If a child lives in a bussing town and attends a private school a few miles away, he or she gets money. If a child lives in the same town, but attends a private school in the town that is under 2.0 miles from his or her home, she or he gets nothing.
Most medium-sized and large districts do have to pay for bussing, but compact districts - like Glen Ridge and Verona - don't.
|(Note. Only the scenario is real. These are not photos of real Newark Academy students.)|
Constitutionally, the Bussing Law Can Now Be Changed
Anyway, the Supreme Court changed its interpretation of the Constitution on the provision of public money to private and religious schools in 2002 in another 5-4 decision, Zelman v. Simmons-Harris. Zelman allowed vouchers to be used at religious schools if the following tests were met.
- the program must have a valid secular purpose
- aid must go to parents and not to the schools
- a broad class of beneficiaries must be covered
- the program must be neutral with respect to religion
- there must be adequate nonreligious options
Furthermore, in a 2011 case, Arizona Christian School Tuition Organization v. Winn, the US Supreme Court differentiated tax credits from government spending and so said that taxpayers lacked the standing to object to tax credit programs that benefit private, even religious, schools.
Finally The NJ Constitution also has a paragraph expressively allowing transportation to "any school."

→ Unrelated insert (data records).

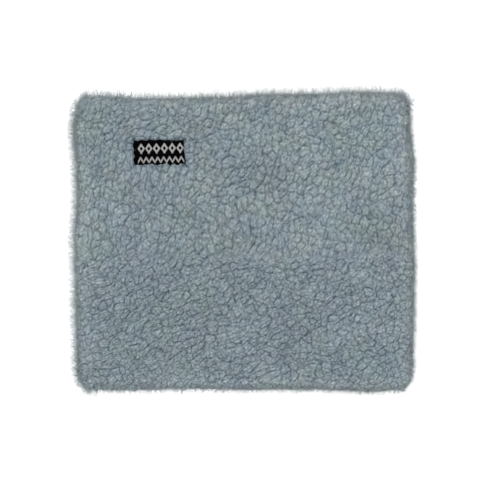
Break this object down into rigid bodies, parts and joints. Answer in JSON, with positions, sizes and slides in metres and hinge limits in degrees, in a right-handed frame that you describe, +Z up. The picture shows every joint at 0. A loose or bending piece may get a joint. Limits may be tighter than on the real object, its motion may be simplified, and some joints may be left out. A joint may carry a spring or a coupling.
{
  "type": "neck gaiter",
  "caption": "Double-layer neck gaiter: a curly-pile fabric tube with a fleece lining, turned mouth edges, a woven label and a care label, lying flat.",
  "frame": {"origin": "centre of the flat underside, on the surface that the gaiter lies on", "axes": "+Z up through the thickness, out of the front; +Y along the tube towards the upper mouth; +X to the right as seen from the front"},
  "size_m": [0.274, 0.238, 0.0304],
  "materials": {
    "sherpa": "curly matte pile",
    "lining_fleece": "brushed matte fleece",
    "thread": "polyester thread, slight sheen",
    "label_black": "damask weave",
    "label_silver": "damask weave",
    "care_label_satin": "satin ribbon"
  },
  "bodies": {
    "back_wall": {"outer_back_panel": "sherpa", "lining_back_panel": "lining_fleece", "top_edge_stitching_back": "thread", "bottom_edge_stitching_back": "thread", "side_seam_thread_left": "thread", "side_seam_thread_right": "thread", "lining_seam_thread_left": "thread", "lining_seam_thread_left_lower": "thread", "lining_seam_thread_right": "thread", "turning_gap_stitches": "thread", "care_label": "care_label_satin"},
    "front_wall": {"outer_front_panel": "sherpa", "lining_front_panel": "lining_fleece", "top_edge_stitching_front": "thread", "bottom_edge_stitching_front": "thread", "woven_label": "label_black", "label_motif_diamonds": "label_silver", "label_motif_zigzag": "label_silver", "label_stitching_left": "label_black", "label_stitching_right": "label_black"}
  },
  "joints": [
    {"name": "tube_opening", "type": "slide", "parent": "back_wall", "child": "front_wall", "axis": [0, 0, 1], "range_m": [0, 0.012]}
  ]
}
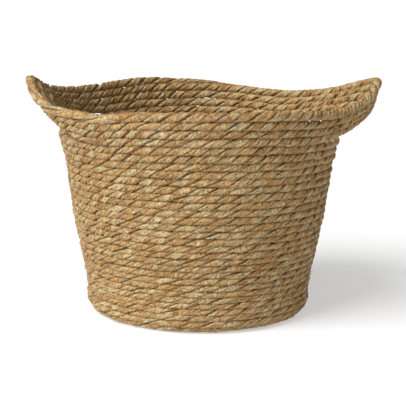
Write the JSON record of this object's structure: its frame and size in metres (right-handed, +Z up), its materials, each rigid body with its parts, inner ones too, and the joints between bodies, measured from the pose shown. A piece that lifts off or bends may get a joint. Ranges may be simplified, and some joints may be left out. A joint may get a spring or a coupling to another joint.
{
  "type": "seagrass storage basket",
  "caption": "Round open storage basket of coiled twisted seagrass rope, sewn row to row, with a flat coiled floor and a flared top band forming two pointed ear handles.",
  "frame": {"origin": "centre of the base, on the surface the basket stands on", "axes": "+Z up out of the open mouth; +X through the two handles; +Y towards the back, where the rope ends"},
  "size_m": [0.4961, 0.413, 0.3294],
  "materials": {
    "seagrass_rope": "dry twisted seagrass, tan with grey-green and brown strands",
    "sewing_thread": "natural twine"
  },
  "bodies": {
    "root": {"base_coil": "seagrass_rope", "wall_row_01": "seagrass_rope", "wall_row_02": "seagrass_rope", "wall_row_03": "seagrass_rope", "wall_row_04": "seagrass_rope", "wall_row_05": "seagrass_rope", "wall_row_06": "seagrass_rope", "wall_row_07": "seagrass_rope", "wall_row_08": "seagrass_rope", "wall_row_09": "seagrass_rope", "wall_row_10": "seagrass_rope", "wall_row_11": "seagrass_rope", "wall_row_12": "seagrass_rope", "wall_row_13": "seagrass_rope", "wall_row_14": "seagrass_rope", "wall_row_15": "seagrass_rope", "wall_row_16": "seagrass_rope", "wall_row_17": "seagrass_rope", "wall_row_18": "seagrass_rope", "wall_row_19": "seagrass_rope", "wall_row_20": "seagrass_rope", "wall_row_21": "seagrass_rope", "wall_row_22": "seagrass_rope", "wall_row_23": "seagrass_rope", "wall_row_24": "seagrass_rope", "wall_row_25": "seagrass_rope", "wall_row_26": "seagrass_rope", "wall_row_27": "seagrass_rope", "wall_row_28": "seagrass_rope", "handle_band_row_1": "seagrass_rope", "handle_band_row_2": "seagrass_rope", "handle_band_row_3": "seagrass_rope", "handle_band_row_4": "seagrass_rope", "rope_end": "seagrass_rope", "floor_stitches": "sewing_thread", "wall_stitches": "sewing_thread", "band_stitches": "sewing_thread"}
  },
  "joints": []
}
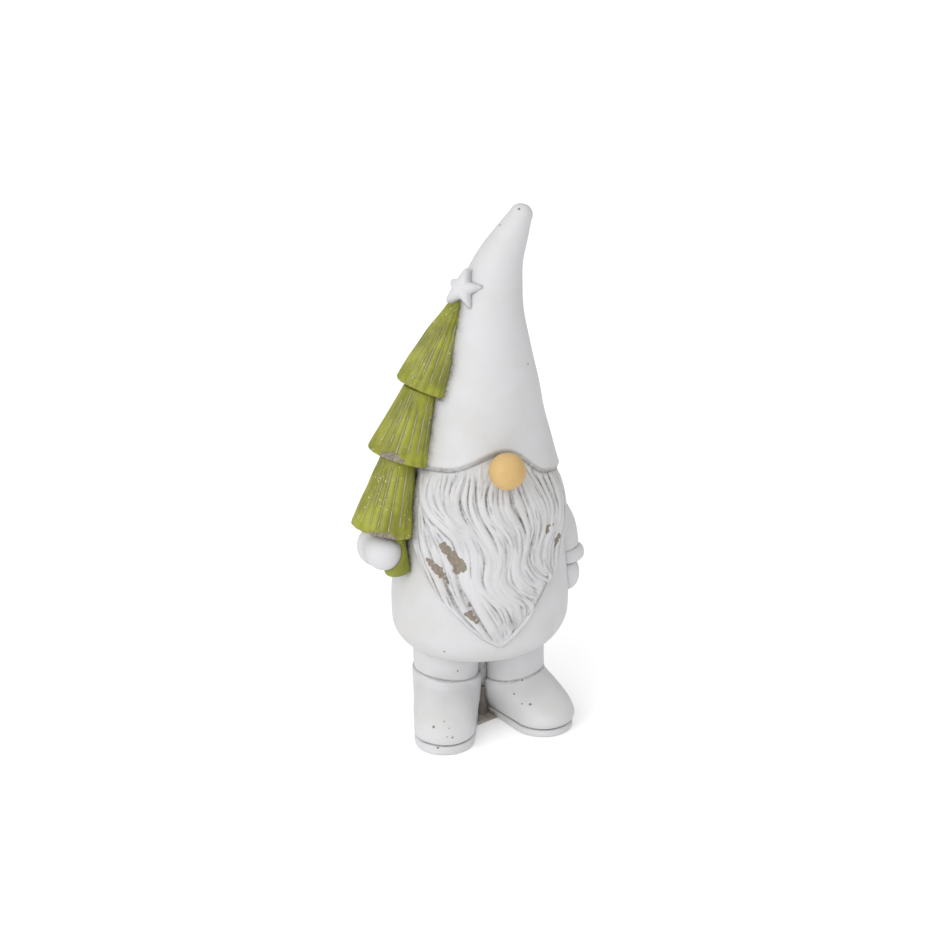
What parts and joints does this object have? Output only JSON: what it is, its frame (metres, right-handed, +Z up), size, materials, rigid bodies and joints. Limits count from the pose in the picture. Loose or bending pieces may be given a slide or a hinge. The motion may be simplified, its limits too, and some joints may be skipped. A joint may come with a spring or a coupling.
{
  "type": "garden gnome",
  "caption": "standing garden gnome ornament with a tall bent hat, a ball nose and a long wavy beard, holding a stacked fir tree with a star against one side",
  "frame": {"origin": "on the ground, on the axis of the body, between the boots, at the underside of the plate that joins the soles", "axes": "+Z up, the figure faces -Y, +X towards the figure's left hand"},
  "size_m": [0.2235, 0.1605, 0.493],
  "materials": {
    "white_paint": "matte",
    "washed_white": "matte",
    "bare_casting": "matte",
    "stained_casting": "matte",
    "green_paint": "satin",
    "nose_ball": "satin",
    "dowel_wood": "matte",
    "steel_rod": "satin"
  },
  "bodies": {
    "root": {"coat": "white_paint", "hat": "white_paint", "head": "bare_casting", "beard": "washed_white", "nose": "nose_ball", "nose_dowel": "dowel_wood", "foot_web": "stained_casting", "tree_trunk": "green_paint", "tree_tier_bottom": "green_paint", "tree_tier_middle": "green_paint", "tree_tier_top": "green_paint", "tree_rod": "steel_rod", "star": "white_paint", "right_sleeve": "white_paint", "right_cuff": "white_paint", "right_mitten": "white_paint", "right_leg": "white_paint", "right_boot": "white_paint", "right_sole": "white_paint", "right_leg_rod": "steel_rod", "left_sleeve": "white_paint", "left_cuff": "white_paint", "left_mitten": "white_paint", "left_leg": "white_paint", "left_boot": "white_paint", "left_sole": "white_paint", "left_leg_rod": "steel_rod"}
  },
  "joints": []
}
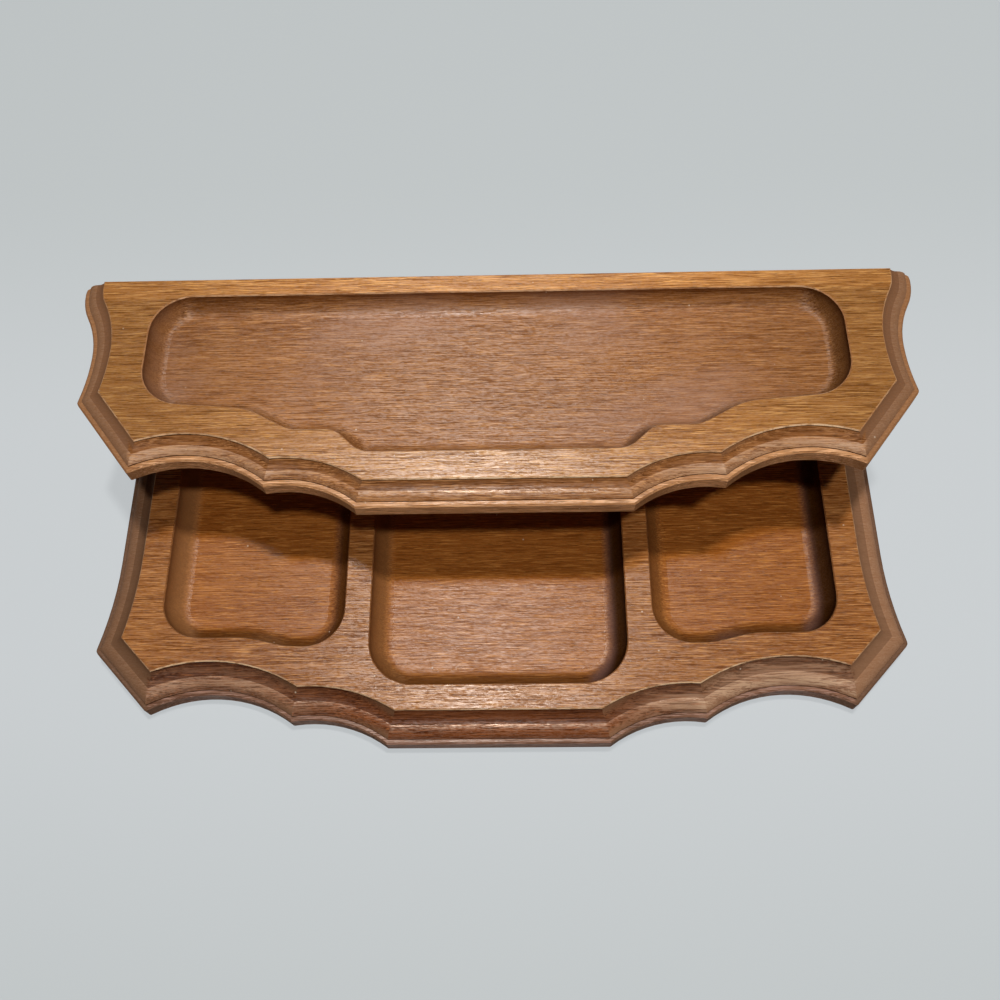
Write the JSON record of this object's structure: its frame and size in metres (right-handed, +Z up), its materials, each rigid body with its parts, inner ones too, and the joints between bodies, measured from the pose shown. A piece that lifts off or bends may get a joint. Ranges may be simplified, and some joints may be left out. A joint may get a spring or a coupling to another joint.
{
  "type": "valet tray",
  "caption": "Two-tier wooden valet tray: a deep lower board with routed pockets carries a shallow upper board with one long pocket on two short uprights; both have scalloped, moulded edges.",
  "frame": {"origin": "on the surface that the tray stands on, below the middle of its overall box", "axes": "+X to the right seen from the front, +Y from the front to the flat rear edge, +Z up"},
  "size_m": [0.3038, 0.1592, 0.0627],
  "materials": {
    "stained_wood": "satin lacquer over a reddish brown stain",
    "dowel_wood": "bare beech",
    "screw_steel": "zinc plated",
    "felt": "pressed felt"
  },
  "bodies": {
    "root": {"lower_tray": "stained_wood", "upper_tray": "stained_wood", "left_upright": "stained_wood", "right_upright": "stained_wood", "dowels": "dowel_wood", "screws": "screw_steel", "front_left_pad": "felt", "front_right_pad": "felt", "rear_left_pad": "felt", "rear_right_pad": "felt"}
  },
  "joints": []
}
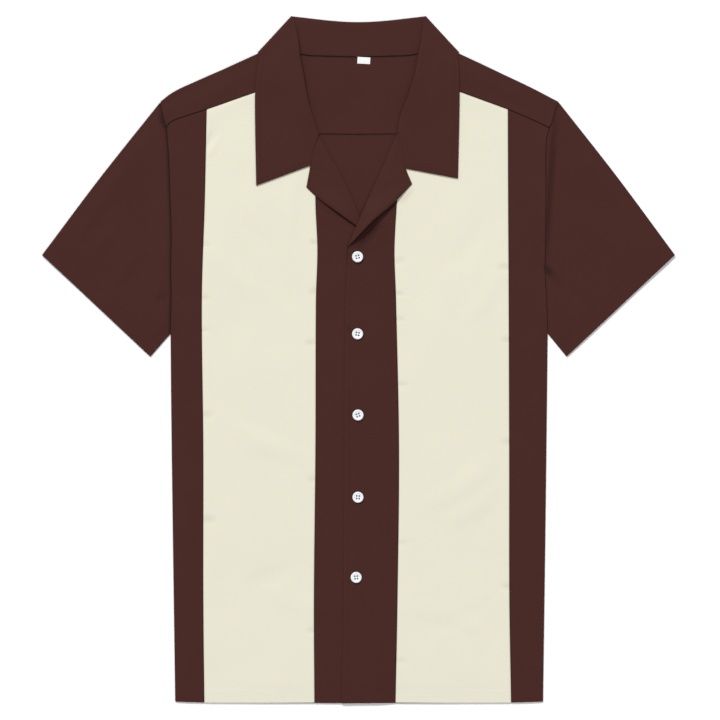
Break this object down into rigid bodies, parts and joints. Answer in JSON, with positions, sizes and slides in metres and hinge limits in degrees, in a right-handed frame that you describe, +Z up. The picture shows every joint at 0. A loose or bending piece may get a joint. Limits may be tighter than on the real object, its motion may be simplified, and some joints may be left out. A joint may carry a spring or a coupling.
{
  "type": "bowling shirt laid flat",
  "caption": "Short-sleeved camp-collar shirt with cream front panels on brown, buttoned and laid flat face up",
  "frame": {"origin": "centre of the bounding box on the surface that the shirt lies on", "axes": "+X to the viewer's right (the wearer's left), +Y along the body from hem to collar, +Z up from the surface"},
  "size_m": [0.7404, 0.8042, 0.0074],
  "materials": {
    "brown_cloth": "matt plain weave with a faint sheen",
    "cream_cloth": "matt plain weave",
    "label_tape": "smooth woven tape",
    "button": "polished"
  },
  "bodies": {
    "root": {"back": "brown_cloth", "yoke": "brown_cloth", "front_side_right": "brown_cloth", "front_side_left": "brown_cloth", "front_panel_right": "cream_cloth", "front_panel_left": "cream_cloth", "front_centre_right": "brown_cloth", "front_centre_left": "brown_cloth", "sleeve_right": "brown_cloth", "sleeve_left": "brown_cloth", "collar": "brown_cloth", "label": "label_tape", "button_1": "button", "button_2": "button", "button_3": "button", "button_4": "button", "button_5": "button"}
  },
  "joints": []
}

3. The Legislature may, within reasonable limitations as to distance to be prescribed, provide for the transportation of children within the ages of five to eighteen years inclusive to and from any school.
Given the NJEA's power, I doubt reform will happen, but the US Supreme Court attitude that once stifled consistent district-to-district and school-to-school assistance to private schools is no longer in effect. At this point maybe it's time to reform one of the most byzantine and unfair education laws on the books in New Jersey?